Predicting Alzheimer’s disease-like memory loss before it strikes

For a person with Alzheimer’s disease, there’s no turning back the clock. By the time she begins to experience memory loss and other worrisome signs, cognitive decline has already set in. And decades of clinical trials have failed to produce treatments that could help her regain her memory.

Today, researchers at Gladstone Institutes are approaching this devastating disease from a different angle. In a new study published in Cell Reports, they demonstrate that particular patterns of brain activity can predict far in advance whether a young mouse will develop Alzheimer’s-like memory deficits in old age.

“Being able to predict deficits long before they appear could open up new opportunities to design and test interventions that prevent Alzheimer’s in people,” said Gladstone Senior Investigator Yadong Huang, senior author of the study.

The new work builds on a 2016 study of mice engineered to carry the gene for apolipoprotein E4 (ApoE4). Carrying the ApoE4 gene is associated with an increased risk—but not a guarantee—of Alzheimer’s disease in humans. As they age, ApoE4 mice often, but not always, develop signs of memory loss similar to those seen in people with Alzheimer’s.

In the previous study, Huang and his team investigated a type of brain activity called sharp-wave ripples (SWRs), which play a direct role in spatial learning and memory formation in mammals. SWRs occur when the brain of a resting mouse or human rapidly and repeatedly replays a recent memory of moving through a space, such as a maze or a house.

“SWRs have two important measurable components: abundance and short gamma (SG) power,” said Emily Jones, Ph.D., lead author of the new study and recent graduate of UCSF’s Biomedical Sciences Graduate Program. “Broadly, SWR abundance predicts how quickly an ApoE4 mouse can learn and memorize how to get through a maze, and SG power predicts how accurate that memory will be.”

The earlier study revealed that aging ApoE4 mice have lower SWR abundance and weaker SG power than seen in healthy aging mice.
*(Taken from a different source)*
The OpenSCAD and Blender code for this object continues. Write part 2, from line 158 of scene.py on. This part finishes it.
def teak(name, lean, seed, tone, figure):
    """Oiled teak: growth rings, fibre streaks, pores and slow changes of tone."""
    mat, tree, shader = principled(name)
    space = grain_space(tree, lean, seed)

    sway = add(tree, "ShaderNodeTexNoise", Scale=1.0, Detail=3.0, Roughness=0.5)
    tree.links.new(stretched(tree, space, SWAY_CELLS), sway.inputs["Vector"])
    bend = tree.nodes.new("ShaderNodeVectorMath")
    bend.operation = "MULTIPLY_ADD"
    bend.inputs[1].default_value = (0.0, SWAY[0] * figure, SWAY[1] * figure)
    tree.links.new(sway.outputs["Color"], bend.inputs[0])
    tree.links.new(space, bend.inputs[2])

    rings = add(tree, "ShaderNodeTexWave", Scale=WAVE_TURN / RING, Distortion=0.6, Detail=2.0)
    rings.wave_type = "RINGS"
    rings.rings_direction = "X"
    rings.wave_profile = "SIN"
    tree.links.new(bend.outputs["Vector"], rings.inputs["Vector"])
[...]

Based on those results, Jones and her colleagues hypothesized that measuring SWR activity could predict the severity of demonstrable memory problems in ApoE4 mice during aging.

To test this idea, the researchers first recorded SWR activity in aging ApoE4 mice at rest. One month later, they had the mice perform spatial tasks to test their memory. They found that mice with fewer SWRs and lower SG power were indeed more likely to have worse spatial memory deficits.
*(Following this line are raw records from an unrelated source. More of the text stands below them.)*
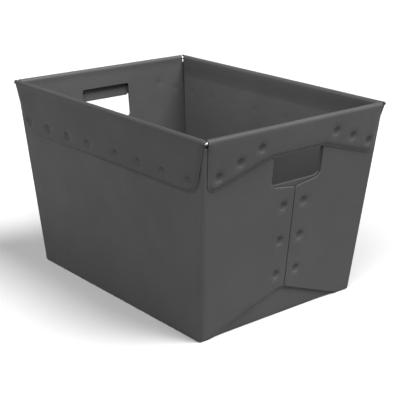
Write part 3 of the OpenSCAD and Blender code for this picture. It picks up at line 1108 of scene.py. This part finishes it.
def strip_light(name, location, target, length, power, spread):
    """Soft strip over the mouth, turned at an inner face."""
    light = bpy.data.lights.new(name, "AREA")
    light.shape = "RECTANGLE"
    light.size, light.size_y = length, STRIP_WIDTH
    light.energy = power
    light.spread = math.radians(spread)
    hang(light, Vector(location) - Vector(target), location)


def studio_world():
    world = bpy.data.worlds.new("studio")
    world.use_nodes = True
    background = world.node_tree.nodes["Background"]
    background.inputs["Color"].default_value = (1, 1, 1, 1)
    background.inputs["Strength"].default_value = WORLD_STRENGTH
    bpy.context.scene.world = world
    bpy.context.scene.view_settings.view_transform = "Standard"


studio_floor()
sun_light("front_key", -28, 60, 10.2, 30)
sun_light("side_key", 60, 46, 6.4, 40)
strip_light("side_fill", (0.0, -0.13, 0.43), (0.0, WIRE_Y, 0.27), 0.46, 0.32, 55)
strip_light("rear_fill", (0.14, -0.07, 0.42), (-WIRE_X, -0.06, 0.25), 0.2, 0.08, 50)
studio_world()

# ---- Camera ----

AZIMUTH, ELEVATION, ROLL = (math.radians(k) for k in (50.3469, 18.7583, 0.139))
DISTANCE = 1.6009
AIM = Vector((0, 0, 150 * MM))
SLIDE_RIGHT, SLIDE_UP = 12.25 * MM, -25.21 * MM  # of the camera off the line to the aim
LENS, SENSOR = 92.895, 36


def studio_camera():
    """Camera at the photo's angle, level but for a slight roll."""
    level = math.cos(ELEVATION)
    x, y = math.sin(AZIMUTH) * level, -math.cos(AZIMUTH) * level
    back = Vector((x, y, math.sin(ELEVATION)))
    level_right = (-back).cross(Vector((0, 0, 1))).normalized()
    level_up = level_right.cross(-back)
    right = level_right * math.cos(ROLL) + level_up * math.sin(ROLL)
    up = level_up * math.cos(ROLL) - level_right * math.sin(ROLL)
    data = bpy.data.cameras.new("camera")
    data.sensor_width, data.lens = SENSOR, LENS
    data.clip_start, data.clip_end = 0.05, 50
    camera = bpy.data.objects.new("camera", data)
    camera.rotation_mode = "QUATERNION"
    camera.rotation_quaternion = Matrix((right, up, back)).transposed().to_quaternion()
    camera.location = AIM + back * DISTANCE + right * SLIDE_RIGHT + up * SLIDE_UP
    bpy.context.scene.collection.objects.link(camera)
    bpy.context.scene.camera = camera


studio_camera()
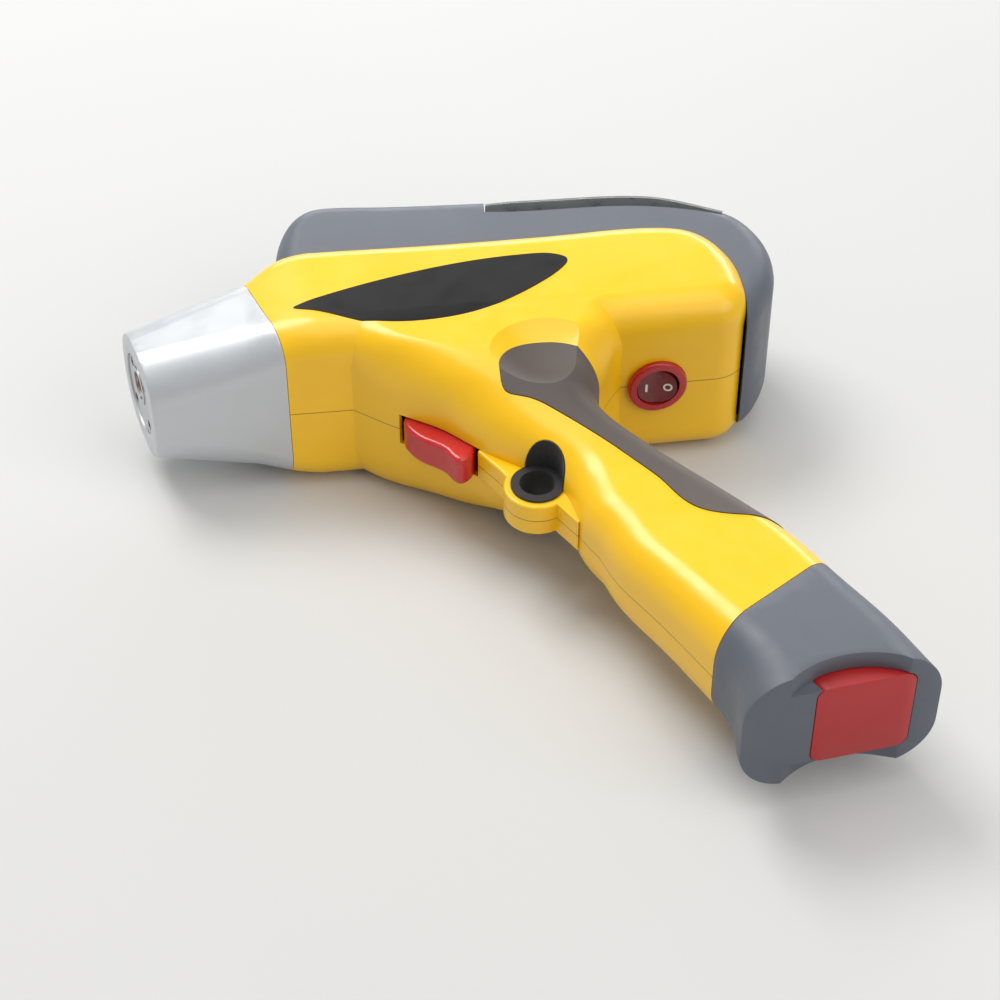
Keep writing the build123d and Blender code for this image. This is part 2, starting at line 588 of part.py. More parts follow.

“We actually successfully replicated this experiment 2 years later with different mice,” Huang said. “What was striking is that we were able to use the results from the first cohort to predict with high accuracy the extent of learning and memory deficits in the second cohort, based on their SWR activity.”

Even more striking were the unexpected results of the team’s next experiment.

The researchers were curious how SWR activity evolves over a mouse’s lifetime, which no one had previously investigated. So, they periodically measured SWRs in ApoE4 mice from an early age—long before memory deficits appeared—through middle age, and into old age.

“We thought that, if we got lucky, the SWR measurements we took when the mice were middle aged might have some predictive relationship to later memory problems,” Jones said.

Surprisingly, the analysis revealed that deficits in SWR abundance and SG power at an early age predicted which mice performed worse on memory tasks 10 months later—the equivalent of 30 years for a human.

“We were not betting on these results, the idea that young mice with no memory problems already have the seed of what’s going to lead to deficits in old age,” Jones said. “Although we would love to, but we thought it would be ridiculous to be able to predict so far in advance.”

Since SWRs are also found in humans, these findings suggest that SWR abundance and SG power could potentially serve as early predictors of Alzheimer’s disease, long before memory problems arise.

As a next step toward evaluating that possibility, Huang will work with colleagues at the UCSF Memory and Aging Center to determine whether SWRs in Alzheimer’s patients show deficits in abundance and SG power similar to those seen in mouse models of the disease.

“A major advantage of this approach is that researchers have recently developed a noninvasive technique for measuring SWRs in people, without implanting electrodes in the brain,” Huang said.

If SWRs are indeed predictive of Alzheimer’s in humans, measuring them could boost research and drug development efforts in two important ways. First, they could be used to select participants for clinical trials testing new drugs to stave off Alzheimer’s. Enrolling patients who already show SWR deficits would enhance the trials’ statistical power. Second, SWR measurements could be taken repeatedly and noninvasively, enabling researchers to test drug effects over time, even before memory deficits appear.

Huang emphasizes the value of SWRs as a functional predictor, one that directly measures the decline in brain function seen in Alzheimer’s, as opposed to a pathological change that only appears as a result of the underlying disease.

“I feel strongly that Alzheimer’s research should not just focus on pathology, but use functional alterations like SWR deficits to guide research and drug development,” he said. “Our new findings support this kind of approach.”